Warner Bros has been angling for a sequel to the much-loved film since its initial box office success (according to Kevin Smith, Beetlejuice Goes Hawaiian was floated as an assignment for him during the 1990s) and fresh rumours have abounded in the wake of his comeback. At the moment, Burton and Keaton both seem to be aboard, with Seth Grahame-Smith penning a new script, and it could be that the star’s recent awards success finally buoys the long-gestating sequel into existence.
1. Riggan Thomson – Birdman (Or The Unexpected Virtue Of Ignorance)
Perhaps the biggest missed opportunity at this year’s Oscars was not seating Will Arnett, decked out in Val Kilmer’s Batman costume for a Lego Movie-related performance, behind Keaton in much the same way as Riggan is stalked by his big screen alter-ego in Birdman.

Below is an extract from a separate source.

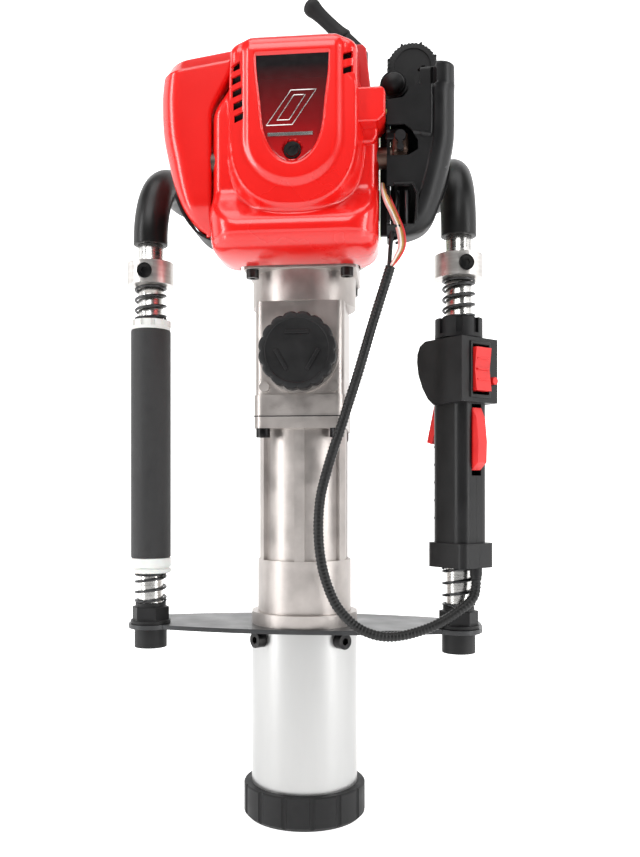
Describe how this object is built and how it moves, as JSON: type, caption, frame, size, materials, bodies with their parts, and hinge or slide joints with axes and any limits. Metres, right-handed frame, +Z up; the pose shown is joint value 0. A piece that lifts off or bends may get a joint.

Keaton was the early frontrunner in the Best Actor category, maybe because people would like to see him win, after being so solid for so long, but it’s handy that Riggan also represents his best ever role. In a film where the cast is routinely excellent and the technical side of things is so perfectly executed, he is the centre around which everything revolves, and he’s bloody marvellous.
All in-jokes about superhero roles aside, Keaton isn’t playing himself as Riggan. This list alone should go to show that he has stayed in the public eye (if not always in the spotlight) since turning down Batman Forever.
On his worst day, it’s hard to imagine Keaton being so depressively egotistical. Even having openly admitted that he’s never played a less relatable character, he utterly inhabits the role and seems to relish the chance to grapple with such craziness.
Redmayne deserved the Oscar this year, but it’s hard to resist crediting Birdman‘s overall success to its leading man, finally given another chance to soar.